The tourist tour boats have tamed and trained these animals and they
show up on a shallow sand bar every morning looking for breakfast. We arrived
before the tour boats and jumped in the water with a bag of stinky tuna. The
sharks showed up first but
luckily they were pretty timid. For some reason the
stingrays loved the girls and within ten minutes were swarming all over Tra and
Anna who were stuck, holding onto the rail of the dingy to scared to put their
feet on the bottom. Justin and I were in tears listening to them screaming as
the rays and tickled them with their wings. Although I finally had to rescue Tra by throwing her back in the dinghy she agreed it might have been the highlight of the entire trip.
The Leeward Society Islands
We left Moorea behind us and sailed
overnight to the island of Huahine, the first island of the leeward group. We
had read that this was the “surf cruiser’s” anchorage and we also hoped to find
opportunity to meet and create friendships with locals on this smaller, less
developed island. Our sail over was rolly-polly which made me a little sick but
the wind was steady and kept us pushing along. I did spot a flare as it lit up
the night sky which gave Brad the opportunity to communicate with the French
navy again. The flare was blue (not a red which would indicate distress) so the
navy wasn’t too worried though neither were they willing to tell us what was
going on. As dawn broke we were just off Huahine and were first greeted by
pilot whales and then humpback whales. The pilot whales didn’t stay long but
the humpback whales were all over. Quite a welcome! We came into the lagoon off
the village of Fare and dropped our hook in crystal clear water.
Ichiban
arrived a couple hours later and once again we were neighbours.
We kept ourselves pleasantly occupied
during our two week stay in Huahine. There are the surf breaks, which, even to
my non-surfer’s eye, could tell you are incredible and the local surfers on the
island ride these waves like pros.
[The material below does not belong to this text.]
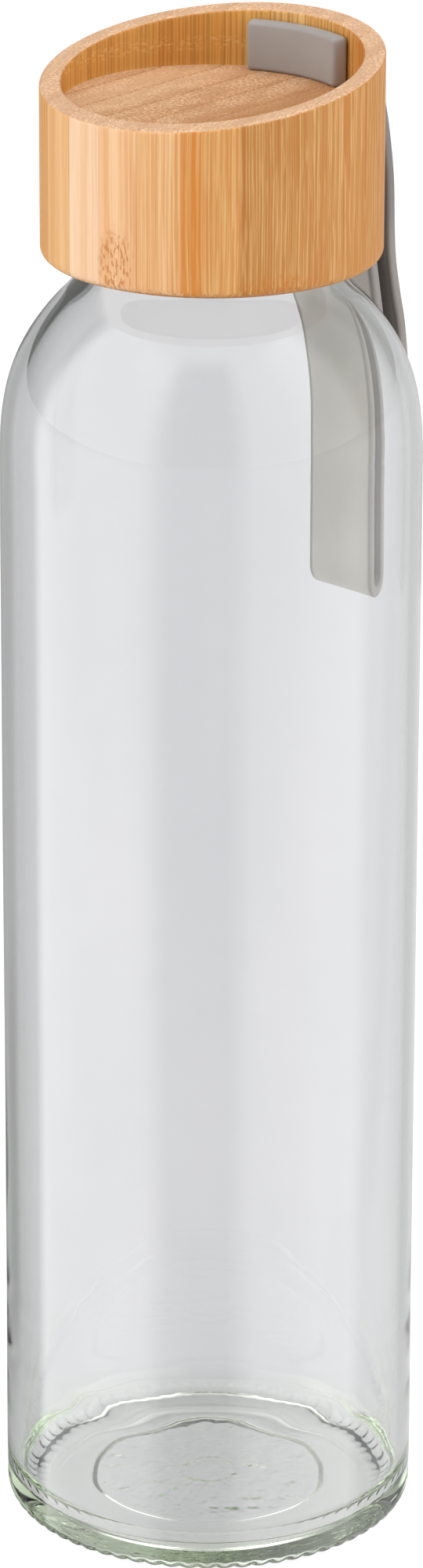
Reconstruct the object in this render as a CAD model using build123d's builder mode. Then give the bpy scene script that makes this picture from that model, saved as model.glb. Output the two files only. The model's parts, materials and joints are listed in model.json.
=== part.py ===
from build123d import *
from math import acos, degrees
import os

# Glass water bottle with a turned bamboo screw lid and a silicone carry strap.
# Millimetres, +Z up. The origin is on the bottle's axis, in the plane it stands on.
# The carry strap, and the high side of the lid's slanted rim, face +Y.

# ---- glass bottle ----
body_r = 32.5
wall = 2.3
shoulder_z = 179.4              # where the straight wall ends
shoulder_rx = 55.5              # half axes of the ellipse that the shoulder follows
shoulder_rz = 38.1
neck_r = 19.5
bore_r = 16.8
neck_blend_r = 2.5              # hollow between shoulder and neck
rim_z = 223.3
rim_round = 1.0
heel_r = 2.75
inner_heel_r = 4.0
ring_inner_r = 25.0             # bearing ring that the bottle stands on
panel_r = 18.4                  # pushed-up panel inside the ring
panel_z = 1.3
panel_step = 0.7
floor_z = 3.4                   # inside floor of the bottle
knurl_count = 68                # notches across the bearing ring, open to the heel
knurl_mid_r = 28.3
knurl_len = 4.6
knurl_width = 1.2
knurl_depth = 0.45

# ---- screw thread, right-hand, one start ----
thread_lead = 4.0
thread_height = 1.4
thread_root_w = 2.0
thread_crest_w = 0.8
thread_sink = 0.3               # how far a ridge reaches into the wall that carries it
thread_gap = 0.4                # radial play between a crest and the wall it faces
neck_thread_z = 211.0
neck_thread_turns = 1.5
insert_thread_z = neck_thread_z + thread_lead / 2
insert_thread_turns = 1.5

# ---- plastic insert and seal ----
seal = 2.0
seal_r = 20.9
seal_hole_r = 17.2
seal_edge_r = 0.4
plate = 1.5
insert_r = 23.5
insert_bore_r = neck_r + thread_height + thread_gap
insert_bottom_z = 208.2
insert_lead_in = 0.8
seal_top_z = rim_z + seal
insert_top_z = seal_top_z + plate

# ---- bamboo lid ----
lid_r = 26.1
lid_bottom_z = 207.2
lid_edge_r = 1.5
rim_mid_z = 236.4               # height of the slanted rim on the axis
rim_slope = 8.9                 # degrees
rim_edge_r = 0.5
recess_r = 22.8
recess_z = 230.7                # flat floor of the recess
slot_w = 15.0
slot_h = 4.5
slot_z = 234.6
slot_corner_r = 0.6

# ---- carry strap ----
strap_w = 14.4
strap_t = 1.9
strap_edge_r = 0.4
leg_gap = 0.2                   # between the two legs inside the slot
head_inner_r = 20.1             # bar that keeps the strap from pulling through the slot
head_outer_r = 22.7
head_half_angle = 25.2
head_top_z = 238.4
head_edge_r = 0.8
knuckle_y = 28.6                # flex line of the strap, just outside the lid
knuckle_r = strap_t + leg_gap / 2
knuckle_gap = 0.3
leg_offset = (strap_t + leg_gap) / 2
glass_gap = 1.95                # between the hanging loop and the glass
loop_gap = 2.9                  # between the two hanging legs
loop_bottom_z = 144.3
inner_y = body_r + glass_gap + strap_t / 2
outer_y = inner_y + strap_t + loop_gap
bend_r = (outer_y - inner_y) / 2
bend_z = loop_bottom_z + strap_t / 2 + bend_r
leg_bend_r = 40.0               # where each leg turns to follow the lid and the shoulder


def shoulder_end(radius, inset=0.0):
    """Angle round the shoulder's ellipse, drawn inset, where it reaches this radius."""
    return degrees(acos((radius - body_r + shoulder_rx) / (shoulder_rx - inset)))


def thread_profile(outward):
    """Points of the ridge's cross-section, with its foot sunk in the wall."""
    foot = -thread_sink * outward
    crest = thread_height * outward
    return [
        (foot, -thread_root_w / 2),
        (foot, thread_root_w / 2),
        (crest, thread_crest_w / 2),
        (crest, -thread_crest_w / 2),
    ]


# ---- glass bottle: one lathed wall, the knurled foot and the neck's thread ----
with BuildPart() as glass_bottle:
    with BuildSketch(Plane.XZ):
        with BuildLine():
            Polyline(
                (0, floor_z),
                (0, panel_z),
                (panel_r, panel_z),
                (panel_r + panel_step, panel_z - panel_step),
                (ring_inner_r, 0),
                (body_r - heel_r, 0),
            )
            CenterArc((body_r - heel_r, heel_r), heel_r, -90, 90)
            Line((body_r, heel_r), (body_r, shoulder_z))
            shoulder = EllipticalCenterArc(
                (body_r - shoulder_rx, shoulder_z),
                shoulder_rx,
                shoulder_rz,
                start_angle=0,
                arc_size=shoulder_end(neck_r),
            )
            inside = EllipticalCenterArc(
                (body_r - shoulder_rx, shoulder_z),
                shoulder_rx - wall,
                shoulder_rz - wall,
                start_angle=0,
                arc_size=shoulder_end(bore_r, wall),
            )
            Polyline(shoulder @ 1, (neck_r, rim_z), (bore_r, rim_z), inside @ 1)
            Line((body_r - wall, shoulder_z), (body_r - wall, floor_z + inner_heel_r))
            CenterArc((body_r - wall - inner_heel_r, floor_z + inner_heel_r), inner_heel_r, 0, -90)
            Line((body_r - wall - inner_heel_r, floor_z), (0, floor_z))
        make_face()
    revolve(axis=Axis.Z)
    round_edges = glass_bottle.edges().filter_by(GeomType.CIRCLE)
    fillet(round_edges.filter_by_position(Axis.Z, rim_z, rim_z), rim_round)
    neck_root_z = (shoulder @ 1).Y
    fillet(round_edges.filter_by_position(Axis.Z, neck_root_z - 0.01, neck_root_z + 0.01), neck_blend_r)
    with PolarLocations(knurl_mid_r, knurl_count):
        Box(knurl_len, knurl_width, 2 * knurl_depth, mode=Mode.SUBTRACT)
    with BuildLine() as neck_helix:
        Helix(thread_lead, thread_lead * neck_thread_turns, neck_r, center=(0, 0, neck_thread_z))
    with BuildSketch(Plane(neck_helix.line @ 0, x_dir=(1, 0, 0), z_dir=neck_helix.line % 0)):
        with BuildLine():
            Polyline(*thread_profile(outward=1), close=True)
        make_face()
    sweep(path=neck_helix.line, is_frenet=True)

# ---- seal: flat silicone ring pressed on the glass rim ----
with BuildPart() as seal_ring:
    with BuildSketch(Plane.XY.offset(rim_z)):
        Circle(seal_r)
        Circle(seal_hole_r, mode=Mode.SUBTRACT)
    extrude(amount=seal)
    fillet(seal_ring.edges().filter_by(GeomType.CIRCLE), seal_edge_r)

# ---- threaded insert: plastic cup glued in the bamboo ----
with BuildPart() as threaded_insert:
    with BuildSketch(Plane.XY.offset(insert_bottom_z)):
        Circle(insert_r)
    extrude(amount=insert_top_z - insert_bottom_z)
    with BuildSketch(Plane.XY.offset(insert_bottom_z)):
        Circle(insert_bore_r)
    extrude(amount=seal_top_z - insert_bottom_z, mode=Mode.SUBTRACT)
    mouth = threaded_insert.faces().sort_by(Axis.Z)[0].edges().sort_by(SortBy.RADIUS)[0]
    chamfer(mouth, insert_lead_in)
    with BuildLine() as insert_helix:
        Helix(
            thread_lead,
            thread_lead * insert_thread_turns,
            insert_bore_r,
            center=(0, 0, insert_thread_z),
        )
    with BuildSketch(Plane(insert_helix.line @ 0, x_dir=(1, 0, 0), z_dir=insert_helix.line % 0)):
        with BuildLine():
            Polyline(*thread_profile(outward=-1), close=True)
        make_face()
    sweep(path=insert_helix.line, is_frenet=True)

# ---- bamboo lid: one turned block with a slanted rim, a recess and the strap's slot ----
with BuildPart() as bamboo_lid:
    with BuildSketch(Plane.XY.offset(lid_bottom_z)):
        Circle(lid_r)
    extrude(amount=2 * (rim_mid_z - lid_bottom_z))
    rim_plane = Plane((0, 0, rim_mid_z)).rotated((rim_slope, 0, 0))
    split(bisect_by=rim_plane, keep=Keep.BOTTOM)
    with BuildSketch(Plane.XY.offset(recess_z)):
        Circle(recess_r)
    extrude(amount=rim_mid_z, mode=Mode.SUBTRACT)
    with BuildSketch(Plane.XY.offset(lid_bottom_z)):
        Circle(insert_r)
    extrude(amount=insert_top_z - lid_bottom_z, mode=Mode.SUBTRACT)
    fillet(bamboo_lid.faces().sort_by(Axis.Z)[0].edges().sort_by(SortBy.RADIUS)[-1], lid_edge_r)
    fillet(bamboo_lid.faces().filter_by(rim_plane).edges(), rim_edge_r)
    with BuildSketch(Plane.XZ):
        with Locations((0, slot_z)):
            RectangleRounded(slot_w, slot_h, slot_corner_r)
    extrude(amount=-2 * lid_r, mode=Mode.SUBTRACT)

# ---- strap anchor: the bar in the recess and the two legs through the slot ----
with BuildPart() as strap_anchor:
    with BuildSketch(Plane.XY.offset(recess_z)):
        with BuildLine():
            near = CenterArc((0, 0), head_inner_r, 90 - head_half_angle, 2 * head_half_angle)
            far = CenterArc((0, 0), head_outer_r, 90 - head_half_angle, 2 * head_half_angle)
            Line(near @ 0, far @ 0)
            Line(near @ 1, far @ 1)
        make_face()
    extrude(amount=head_top_z - recess_z)
    fillet(strap_anchor.edges(), head_edge_r)
    leg_y0 = (head_inner_r + head_outer_r) / 2
    leg_y1 = knuckle_y - knuckle_r - knuckle_gap
    with Locations((0, leg_y0, slot_z - leg_offset), (0, leg_y0, slot_z + leg_offset)):
        Box(strap_w, leg_y1 - leg_y0, strap_t, align=(Align.CENTER, Align.MIN, Align.CENTER))

# ---- strap loop: the hanging loop, with its knuckle at the slot's mouth ----
with BuildPart() as strap_loop:
    with BuildSketch(Plane.YZ):
        with BuildLine():
            FilletPolyline(
                (knuckle_y + leg_offset, slot_z),
                (33.0, 223.5),
                (34.95, 212.0),
                (35.15, 201.5),
                (38.8, 187.0),
                (outer_y, 173.0),
                (outer_y, bend_z),
                radius=leg_bend_r,
            )
            CenterArc((inner_y + bend_r, bend_z), bend_r, 0, -180)
            FilletPolyline(
                (inner_y, bend_z),
                (inner_y, 176.5),
                (29.6, 205.5),
                (knuckle_y - leg_offset, slot_z),
                radius=leg_bend_r,
            )
        trace(line_width=strap_t)
        with Locations((knuckle_y, slot_z)):
            Circle(knuckle_r)
    extrude(amount=strap_w / 2, both=True)
    fillet(strap_loop.faces().filter_by(Axis.X).edges(), strap_edge_r)

os.makedirs("parts", exist_ok=True)

glass_bottle.part.label = "glass_bottle"
export_step(glass_bottle.part, "parts/glass_bottle.step")

seal_ring.part.label = "seal_ring"
export_step(seal_ring.part, "parts/seal_ring.step")

threaded_insert.part.label = "threaded_insert"
export_step(threaded_insert.part, "parts/threaded_insert.step")

bamboo_lid.part.label = "bamboo_lid"
export_step(bamboo_lid.part, "parts/bamboo_lid.step")

strap_anchor.part.label = "strap_anchor"
export_step(strap_anchor.part, "parts/strap_anchor.step")

strap_loop.part.label = "strap_loop"
export_step(strap_loop.part, "parts/strap_loop.step")
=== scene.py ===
import json
import math

import bpy
import numpy as np
from mathutils import Matrix, Vector, noise


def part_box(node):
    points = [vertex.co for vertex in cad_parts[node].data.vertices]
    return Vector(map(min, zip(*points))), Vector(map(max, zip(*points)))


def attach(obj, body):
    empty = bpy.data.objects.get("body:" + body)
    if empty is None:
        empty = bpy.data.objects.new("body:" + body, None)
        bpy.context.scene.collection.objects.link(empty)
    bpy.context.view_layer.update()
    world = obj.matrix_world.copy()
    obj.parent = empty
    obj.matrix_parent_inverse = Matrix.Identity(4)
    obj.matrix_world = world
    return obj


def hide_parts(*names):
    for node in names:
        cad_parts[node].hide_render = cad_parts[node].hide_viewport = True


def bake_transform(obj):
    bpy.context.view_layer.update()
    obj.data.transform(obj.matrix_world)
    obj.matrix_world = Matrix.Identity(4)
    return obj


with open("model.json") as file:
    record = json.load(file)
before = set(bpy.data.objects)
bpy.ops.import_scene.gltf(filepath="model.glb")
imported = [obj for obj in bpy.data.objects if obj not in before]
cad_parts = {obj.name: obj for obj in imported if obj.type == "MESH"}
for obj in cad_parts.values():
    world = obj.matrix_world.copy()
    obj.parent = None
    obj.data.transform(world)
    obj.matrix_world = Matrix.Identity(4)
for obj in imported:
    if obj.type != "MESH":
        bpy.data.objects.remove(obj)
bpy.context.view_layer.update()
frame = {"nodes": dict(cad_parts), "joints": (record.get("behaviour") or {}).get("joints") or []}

MM = 0.001

# ---------------------------------------------------------------- places from the frame
BODY_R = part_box("glass_bottle")[1].x / MM
RIM_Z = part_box("glass_bottle")[1].z / MM
LID_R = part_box("bamboo_lid")[1].x / MM
LID_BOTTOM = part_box("bamboo_lid")[0].z / MM
INSERT_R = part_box("threaded_insert")[1].x / MM
INSERT_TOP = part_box("threaded_insert")[1].z / MM
HEAD_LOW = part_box("strap_anchor")[0].z / MM
HEAD_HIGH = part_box("strap_anchor")[1].z / MM
STRAP_W = 2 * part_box("strap_loop")[1].x / MM
LOOP_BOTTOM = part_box("strap_loop")[0].z / MM
HINGE = next(j for j in frame["joints"] if j["name"] == "strap_swing")["pos_m"]
HINGE_Y = HINGE[1] / MM
HINGE_Z = HINGE[2] / MM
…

One break in particular curls over into a
perfect barrel and one of the most amazing things we saw was a local surfing in
a barrel five feet over his head. Captains Suuhaa and Ichiban had many sessions
on these waves (when they weren’t way overhead) returning afterwards with
smiles and only minor injuries from the reef.
It was coming back from picking them up
after a mid-morning surf session that we happened upon some friendly locals
partying in the lagoon. Now, this is something each and every one of us needs
to experience. We were waved over, given ice cold beers and everyone got to
know each other while standing chest deep in the temperate waters. The music
played, everyone laughed and after two hours and t-shirts for everyone, we said
our goodbyes and went back to our boats for naps. It was, after all, siesta
time.
It wasn’t all surfing and boat parties
(though we did have a few, making new cruising friends in the process – Hi
Whit!) on Huahine. During the better part of our stay the winds coming down the
mountains and off the island were extremely gusty. Our wind meter clocked the
speed of one of these gusts at 34 knots (that’s just over 60km/hour for you
non-boaters out there). That’s a lot of wind when you have your anchor in only
six inches of sand. There were a few nerve-wracking nights as we kept anchor
watch and Suuhaa swung around in the wind. Below us, which is easy to see in
this clear water, were also numerous pieces of coral and we could see our
anchor chain wrap itself around this one and that one only to unhook and wrap
around another piece or two. While snorkeling over our anchor one morning, we
watched as our chain, wrapped a few times around a piece of coral rock, pick up
and move this rock. There was some fancy maneuvering when finally decided to
head out from Huahine a few
days later.
We had a boisterous 25nm sail from Huahine
to the island of Tah’aa. Admittedly, I felt a little sick again; but, small
price to pay to travel as we like through the south Pacific. The wind was
perfect and we sailed inside the reef up a long inlet where we anchored at the
end in some deep sticky mud and slept soundly through the night. We were up
early the next morning anxious to move on to Bora Bora only another 20nm away.
Bora Bora is beautiful but I have to admit
that we have been surprised at the difference in attitude from the locals on
both Huahine and Bora Bora from that of the people of the Marquesas. These
islands, particularly Bora Bora, are very touristy and localism is strong.
While the presence of tourists creates jobs and advances development, which
some might think is a positive thing; the locals seem to resent the people
visiting. In the Marquesas, where tourism is on a much smaller scale, the
locals welcome visitors and are as interested in us as we are in them. From the
books we have read, it very much used to be that way here, but Bora Bora is all
hotels, every motu (small islands on the fringing reef) are all owned by the
hotel situated on each and therefore private. And I really think the locals
resent this complete take over of their beautiful island yet it has happened
and they are wrapped up in it. The general character of Polynesian people is
generous and welcoming and I have to wonder if they are sick of what they
perceive as guests overstaying their welcome.